My question is what would be the most elegant way to create a Python Script that would take the AAAAA & XX values from each filename, and know which table to import that data into?
CSV1 named: Concat_T101_14_20072021.csv
would need to be imported into Table A
CSV2 named: Concat_RB728_06_25072021.csv
would need to be imported into Table B
CSV3 named: Concat_T144_21_27072021.csv
would need to be imported into Table C
and so on...
I've read up that the ConfigParser package may be able to help, but cannot understand how to apply its theory here. The reason for suggesting ConfigParser is because I'd like to have the flexibility or editing a config file (eg "CONFIG.INI") rather than having to hard-code new entries into the python script.
The code I have so far works for just a standalone dataset, which can be found here.
Here is the code I'm using:
import pypyodbc as odbc
import pandas as pd
import os
os.chdir('SQL Loader')
df = pd.read_csv('Real-Time_Traffic_Incident_Reports.csv')
df['Published Date'] = pd.to_datetime(df['Published Date']).dt.strftime('%Y-%m-%d %H:%M:%S')
df['Status Date'] = pd.to_datetime(df['Published Date']).dt.strftime('%Y-%m-%d %H:%M:%S')
df.drop(df.query('Location.isnull() | Status.isnull()').index, inplace=True)
columns = ['Traffic Report ID', 'Published Date', 'Issue Reported', 'Location',
'Address', 'Status', 'Status Date']
df_data = df[columns]
records = df_data.values.tolist()
DRIVER = 'SQL Server'
SERVER_NAME = 'MY SERVER'
DATABASE_NAME = 'MYDATABASE'
def connection_string(driver, server_name, database_name):
conn_string = f"""
DRIVER={{{driver}}};
SERVER={server_name};
DATABASE={database_name};
Trust_Connection=yes;
"""
return conn_string
try:
conn = odbc.connect(connection_string(DRIVER, SERVER_NAME, DATABASE_NAME))

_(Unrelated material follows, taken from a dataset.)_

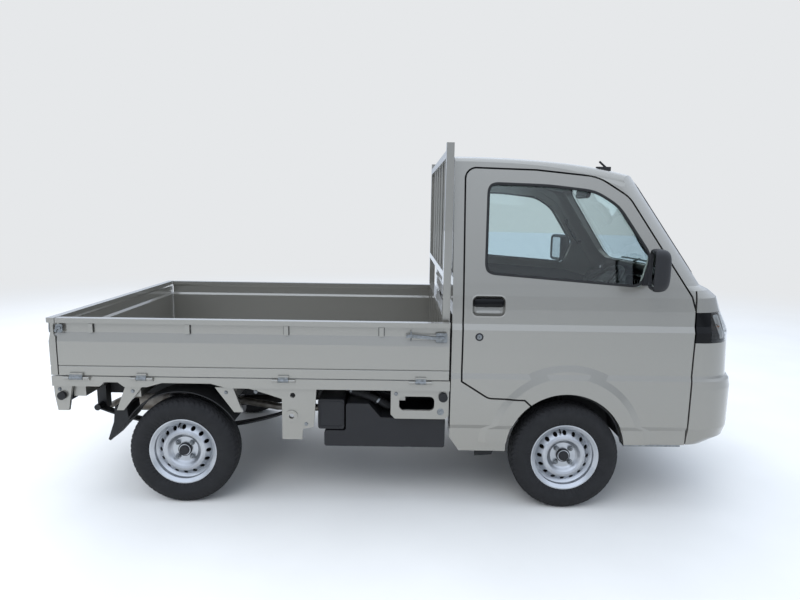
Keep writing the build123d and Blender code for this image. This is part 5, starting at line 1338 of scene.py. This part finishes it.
class TRUCK_OT_gates(bpy.types.Operator):
    """Hinge sleeves and straps, latches, black plates as painted shade in the slots, stay bolts, rope hooks
    and tailgate catches
    """

    bl_idname = "truck.gates"
    bl_label = "Gates"

    def execute(self, context):
        """Plates, rods and turned profiles at places given along the truck, outwards and up."""
        gate_face = 0.735
        for name, side in SIDES:
            out, rise = (0, side, 0), (0, 0, -side)
            bright, slot_shades = [], []

            def on_gate(outline, x, z, stand, thickness, edge=0.0):
                """A plate about a place on the gate's face, standing off by a distance."""
                placed = outline * (1, -side) + (x, -side * z)
                return plate(placed, (0, side * (gate_face + stand), 0), AHEAD, rise, thickness, edge)

            for start, end in ((-1621, -1496), (-1299, -1190), (-616, -505), (47, 158)):
                middle = np.array([MM * (start + end) / 2, side * 0.744, 0.654])
                half = MM * (end - start) / 2 - 0.0305
                sleeve = np.array([(0.0072, -half), (0.0086, -half), (0.0086, half), (0.0072, half)])
                strap = rectangle(2 * half, 0.012, 0.003, 4)
                bright.append(turned(sleeve, middle, AHEAD, 20))
                bright.append(plate(strap, middle + (0, side * 0.0045, 0.0115), AHEAD, rise, 0.004, 0.0008))
            lever = smooth([(0.205, side * 0.7505, 0.874), (0.150, side * 0.7515, 0.8765),
                            (0.085, side * 0.7515, 0.882), (0.048, side * 0.7505, 0.884),
                            (0.030, side * 0.7485, 0.880)], 6)
            pivot = mm((0, 9.5), (5, 9), (8, 7), (8.5, 3), (8.5, -6))
            staple = [(0.052, side * y, z)
                      for y, z in ((0.7435, 0.862), (0.7475, 0.872), (0.7475, 0.898), (0.7435, 0.905))]
            corner_lever = smooth([(-1.616, side * 0.7445, 0.898), (-1.634, side * 0.7455, 0.897),
                                   (-1.6425, side * 0.745, 0.880)], 5)
            bright += [
                swept(lever, out, rectangle(0.0155, 0.005, 0.0022, 4)),
                on_gate(rectangle(0.055, 0.046, 0.008, 5), 0.198, 0.876, 0.0095, 0.003, 0.0008),
                turned(pivot, (0.205, side * 0.7475, 0.874), out, 20),
                swept(staple, AHEAD, circle(0.0028, 12)),
                on_gate(rectangle(0.034, 0.040, 0.006, 4), -1.626, 0.896, 0.0065, 0.003, 0.0008),
                swept(corner_lever, out, rectangle(0.011, 0.004, 0.0018, 4))]
            # black plates on the recess floor stand for the shade inside the gate's slots: painted shade
            slot = rectangle(0.0030, 0.042, 0.001, 3)
            for x in (-1480, -1017, -545, -89):
                for k in (-13.0, 13.0):
                    slot_shades.append(on_gate(slot, MM * (x + k), 0.898, -0.0104, 0.0012))
            piece(f"gate_bright_{name}", bright, "zinc", f"side_gate_{name}")
            piece(f"gate_slot_shades_{name}", slot_shades, "seal", f"side_gate_{name}")

        bolts = []
        washer = mm((0, 1.6), (9, 1.6), (9.6, 0.6), (9.6, -0.5))
        wide_washer = mm((0, 1.4), (16, 1.4), (17, 0.6), (17, -0.5))
        for side in (-1, 1):
            for x, z in ((-0.700, 0.590), (-0.455, 0.430), (0.203, 0.501), (-0.015, 0.590), (-1.300, 0.585),
                         (-0.845, 0.585), (-1.655, 0.590)):
                spot = np.array([x, side * 0.722, z])
                head = spot + (0, side * 0.0055, 0)
                bolts.append(plate(hexagon(0.0075), head, AHEAD, (0, 0, -side), 0.006, 0.0008))
                bolts.append(turned(washer, spot, (0, side, 0), 18))
            bolts.append(turned(wide_washer, (0.203, side * 0.722, 0.501), (0, side, 0), 28))
        piece("stay_bolts", bolts, "zinc")

        hooks = []
        for y in (-0.66, 0.66):
            line = smooth([(-1.6835, y - 0.02, 0.642), (-1.689, y - 0.02, 0.628), (-1.690, y, 0.619),
                           (-1.689, y + 0.02, 0.628), (-1.6835, y + 0.02, 0.642)], 6)
            hooks.append(swept(line, AHEAD, circle(0.0038, 12)))
        piece("rope_hooks", hooks, "zinc")
        catches = []
        for side in (-1, 1):
            y = side * 0.700
            body = rectangle(0.034, 0.05, 0.005, 4)
            catches.append(plate(body, (-1.6885, y, 0.895), RIGHT, UP, 0.004, 0.0008))
            tongue = [(-1.6895, y, 0.918), (-1.6935, y, 0.900), (-1.6935, y, 0.870)]
            catches.append(swept(tongue, LEFT, rectangle(0.012, 0.004, 0.0015, 3)))
        piece("tailgate_catches", catches, "zinc", "tailgate")
        return {"FINISHED"}


class TRUCK_OT_underside(bpy.types.Operator):
    """Filler hoses, spring clips, dampers, tail pipe, brakes, rail shields, splash aprons that also stand for
    ground shadow, and box bead
    """

    bl_idname = "truck.underside"
    bl_label = "Underside"

    def execute(self, context):
        """The underside's groups, from the filler hoses to the flat sheets."""
        self.hoses()
        self.springs()
        self.brakes()
        self.sheets()
        return {"FINISHED"}

    def hoses(self):
        """Rings of points along a curve; the larger hose's radius gains a cosine of the distance."""
        filler = [(-0.262, -0.60, 0.600), (-0.235, -0.625, 0.572), (-0.170, -0.650, 0.560),
                  (-0.105, -0.655, 0.535), (-0.055, -0.640, 0.505), (-0.02, -0.60, 0.497)]
        breather = [(-0.30, -0.55, 0.605), (-0.25, -0.575, 0.585), (-0.16, -0.60, 0.592),
                    (-0.08, -0.60, 0.560), (0.0, -0.56, 0.512)]
        ring = circle(1.0, 18)
        hose = []
        for radius, ripple, way in ((0.019, 0.0012, filler), (0.009, 0.0, breather)):
            line = spaced(smooth(way, 12), 0.0016)
            tangent = unit(np.gradient(line, axis=0))
            side = unit(np.cross(tangent, (0, 1.0, 0.2)))
            other = np.cross(side, tangent)
            girth = radius + ripple * np.cos(np.arange(len(line)) * 2 * math.pi / 5)
            around = ring[None, :, :1] * side[:, None] + ring[None, :, 1:] * other[:, None]
            hose.append(ring_sheet(line[:, None] + girth[:, None, None] * around, True))
        piece("filler_hoses", hose, "seal")
        band = mm((20.6, -5), (21.8, -5), (21.8, 5), (20.6, 5))
        clamps = [turned(band, at, way, 32) for at, way in (
            ((-0.105, -0.655, 0.535), (0.6, -0.05, -0.45)), ((-0.235, -0.625, 0.572), (0.7, -0.35, -0.35)))]
        piece("hose_clamps", clamps, "zinc")

    def springs(self):
        """U-shaped clips round the rear axle: half circles with straight legs; dampers: profiles turned about
        a leaning line."""
        axle, reach, leg_top = -1.076, 0.043, 0.352
        clips, dampers = [], []
        for side in (-1, 1):
            for y in (side * 0.452, side * 0.508):
                a = np.radians(np.linspace(180, 360, 17))
                bend = np.stack([axle + reach * np.cos(a), np.full(17, y), AXLE_Z + reach * np.sin(a)], 1)
                line = np.concatenate([[(axle - reach, y, leg_top)], bend, [(axle + reach, y, leg_top)]])
                clips.append(swept(line, LEFT, circle(0.005, 12)))
                for x in (axle - reach, axle + reach):
                    clips.append(plate(hexagon(0.0095), (x, y, 0.350), AHEAD, LEFT, 0.009, 0.001))
            foot, head = np.array([-1.150, side * 0.405, 0.225]), np.array([-1.255, side * 0.350, 0.475])
            rise = head - foot
            body = mm((0, -8), (16, -8), (21, 0), (22.5, 6), (22.5, 140), (20, 146), (9, 148))
            cover = mm((28, 120), (28, 250), (25, 258), (8, 262))
            dampers += [turned(body, foot, rise, 28), turned(cover, foot, rise, 28)]
            clips.append(turned(mm((8, 140), (8, 262)), foot, rise, 16))
            clips.append(swept([foot + (0, y, 0) for y in (-0.03, 0, 0.03)], UP, circle(0.011, 14)))
        piece("spring_clips", clips, "zinc")
        piece("dampers", dampers, "chassis")
        tail = smooth([(-1.505, -0.23, 0.395), (-1.55, -0.235, 0.393), (-1.60, -0.26, 0.375),
                       (-1.645, -0.285, 0.352)], 6)
        piece("tail_pipe", [swept(tail, UP, circle(0.017, 20))], "galvanised")

    def brakes(self):
        """Discs, drums and dust shields turned about the axles, and a calliper on each front disc."""
        disc = mm((36, -14), (36, 4), (52, 4), (52, -8), (108, -8), (109, -9), (109, -17), (108, -18),
                  (44, -18))
        shield = mm((48, -28), (112, -28), (126, -22), (133, -12), (134, -12), (127.5, -24), (113, -30),
                    (48, -30))
        block = rounded(circle(0.07, 12) * (1.0, 0.62), 0.01, 3)
        for name, x, y, outward in WHEELS:
            end, which = name.split("_")
            front = end == "front"
            holder = f"knuckle_{which}" if front else "chassis"
            centre, out = (x, y, AXLE_Z), (0, outward, 0)
            spun = turned(disc if front else disc * (0.88, 1), centre, out, 64)
            piece(f"brake_{name}", [spun], "iron", f"wheel_{name}")
            piece(f"dust_shield_{name}", [turned(shield, centre, out, 64)], "chassis", holder)
            if front:
                spot = (x - 0.085, y + outward * 0.002, AXLE_Z + 0.02)
                calliper = plate(block, spot, (0, 0, outward), AHEAD, 0.04, 0.006)
                piece(f"calliper_{name}", [calliper], "iron", holder)

    def sheets(self):
        """Shields along the rails, aprons at the front of the arches drawn low so their black also covers the
        ground's shadow, and a bead round the fuel flap.
        """
        shield = mm((-420, 425), (235, 425), (235, 600), (-420, 600))
        # real splash aprons, drawn lower than usual to cover dark ground shadow: partly painted shade
        apron = mm((1012, 178), (1112, 170), (1138, 190), (1138, 320), (1012, 320))
        shields, aprons = [], []
        for side in (-1, 1):
            rise = (0, 0, side)
            outline = rounded(shield * (1, side), 0.01, 4)
            shields.append(plate(outline, (0, side * 0.412, 0), AHEAD, rise, 0.002, 0.0004))
            outline = rounded(apron * (1, side), 0.012, 4)
            aprons.append(plate(outline, (0, side * 0.4285, 0), AHEAD, rise, 0.003, 0.0006))
        piece("rail_shields", shields, "chassis")
        piece("splash_aprons_and_shadow", aprons, "seal")
        flap = mm((-392, 410), (-279, 410), (-279, 538), (-392, 538))
        flap = spaced(rounded(flap, 0.012, 6), 0.01, True)
        line = np.stack([flap[:, 0], np.full(len(flap), -0.7002), flap[:, 1]], 1)
        piece("box_beads", [swept(line, RIGHT, rectangle(0.006, 0.005, 0.0015, 3), True)], "plastic")


class TRUCK_OT_rear(bpy.types.Operator):
    """Tail lamps in three colours, number lamp, blank plate, beads behind the cab and sill strips"""

    bl_idname = "truck.rear"
    bl_label = "Rear"

    def execute(self, context):
        """Lamp housings: an outline set in ring after ring towards the rear; the rest are flat plates."""
        lamp_z = 0.5649
        # Place along the truck and inset of each ring of a lamp's housing
        rings = ((-1.626, 0.004), (-1.628, 0), (-1.655, 0), (-1.657, 0.0015), (-1.657, 0.006),
                 (-1.650, 0.008))
        # Kind, inner and outer edge from the lamp's middle, and finish
        lenses = (("stop", 0.030, 0.087, "red"), ("turn", -0.027, 0.028, "amber"),
                  ("reverse", -0.087, -0.029, "lens"))
        for name, side in SIDES:
            centre = side * 0.595
            outline = rectangle(0.190, 0.0895, 0.014, 6)
            rows = []
            for x, back in rings:
                q = inset(outline, back) if back else outline
                rows.append(np.stack([np.full(len(q), x), centre + q[:, 0], lamp_z + q[:, 1]], 1))
            made = piece(f"tail_housing_{name}", [ring_sheet(rows, True)], "plastic")
            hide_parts("tail_lamps")
            mirror = plate(rectangle(0.170, 0.070, 0.010, 5), (-1.6525, centre, lamp_z), RIGHT, UP, 0.001)
            piece(f"tail_reflector_{name}", [mirror], "bright")
            for kind, start, end, finish in lenses:
                spot = (-1.668, centre + side * (start + end) / 2, lamp_z)
                lens = plate(rectangle(end - start, 0.073, 0.006, 5), spot, RIGHT, UP, 0.012, 0.0025)
                made = piece(f"tail_{kind}_{name}", [lens], finish)
                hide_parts("tail_lamps")
        number = plate(rectangle(0.33, 0.165, 0.012, 6), (-1.6855, 0, 0.490), RIGHT, UP, 0.0012, 0.0004)
        holder = plate(rectangle(0.30, 0.180, 0.02, 6), (-1.6842, 0, 0.498), RIGHT, UP, 0.003, 0.0006)
        lamp = plate(rectangle(0.10, 0.022, 0.006, 5), (-1.6895, 0, 0.588), RIGHT, UP, 0.007, 0.0015)
        piece("rear_plate", [number], "blank")
        piece("rear_plate_holder", [holder, lamp], "plastic")
        wall, half_bead = 0.2495, 0.56
        beads = []
        for z in (1.045, 1.105):
            line = np.stack([np.full(40, wall), np.linspace(-half_bead, half_bead, 40), np.full(40, z)], 1)
            beads.append(swept(line, BACK, circle(0.006, 12) * (1.6, 0.6)))
        piece("rear_wall_beads", beads, "enamel")
        strips = [swept([(x, side * 0.6995, 0.3395) for x in (1.115, 1.25, 1.395)], (0, side, 0),
                        rectangle(0.010, 0.03, 0.001, 3)) for side in (-1, 1)]
        piece("sill_strips", strips, "zinc")
        return {"FINISHED"}


OPERATORS = (
    TRUCK_OT_stage, TRUCK_OT_finishes, TRUCK_OT_tyres, TRUCK_OT_wheels, TRUCK_OT_seals,
    TRUCK_OT_door_fittings, TRUCK_OT_headlamps, TRUCK_OT_front, TRUCK_OT_steering_wheel, TRUCK_OT_cabin,
    TRUCK_OT_seats, TRUCK_OT_gates, TRUCK_OT_underside, TRUCK_OT_rear,
)


class TRUCK_PT_looks(bpy.types.Panel):
    """Lists the truck's colours, sizes and pieces"""

    bl_idname = "TRUCK_PT_looks"
    bl_label = "Truck"
    bl_space_type = "VIEW_3D"
    bl_region_type = "UI"
    bl_category = "Truck"

    def draw(self, context):
        """Every property of both groups, and a button for each operator."""
        for group in (context.scene.truck_colours, context.scene.truck_sizes):
            for name in type(group).__annotations__:
                self.layout.prop(group, name)
        for made in OPERATORS:
            self.layout.operator(made.bl_idname)


CLASSES = (TruckColours, TruckSizes, *OPERATORS, TRUCK_PT_looks)


def register():
    """Registers the classes and hangs both property groups on the scene."""
    for made in CLASSES:
        bpy.utils.register_class(made)
    bpy.types.Scene.truck_colours = bpy.props.PointerProperty(type=TruckColours)
    bpy.types.Scene.truck_sizes = bpy.props.PointerProperty(type=TruckSizes)


def unregister():
    """Takes away in reverse what register added."""
    del bpy.types.Scene.truck_sizes
    del bpy.types.Scene.truck_colours
    for made in reversed(CLASSES):
        bpy.utils.unregister_class(made)


def main():
    """Builds every piece in order."""
    register()
    for made in OPERATORS:
        group, name = made.bl_idname.split(".")
        getattr(getattr(bpy.ops, group), name)()
    bpy.context.view_layer.update()


if __name__ == "__main__":
    main()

except odbc.DatabaseError as e:
print('Database Error:')
print(str(e.value[1]))
except odbc.Error as e:
print('Connection Error:')
print(str(e.value[1]))
sql_insert = '''
INSERT INTO Austin_Traffic_Incident
VALUES (?, ?, ?, ?, ?, ?, ?, GETDATE())
'''
try:
cursor = conn.cursor()
cursor.executemany(sql_insert, records)
cursor.commit();
except Exception as e:
cursor.rollback()
print(str(e[1]))
finally:
print('Task is complete.')
cursor.close()
conn.close()
You can do a translation table using a dict
like
import re
from glob import glob
translation_table = {
'14': 'A',
'06': 'B',
'21': 'C'
}
# get all csv files from current directory
for filename in glob("*.csv"):
# extract the file number with a regular expression
# (can also be done easily with split function)
filenum = re.match(r"^Concat_([0-9]+)_[0-9]{8}.csv$", filename).group(1)
# use the translation table to get the table name
tablename = translation_table[filenum]
print(f"Data from file '{filename}' goes to table '{tablename}'")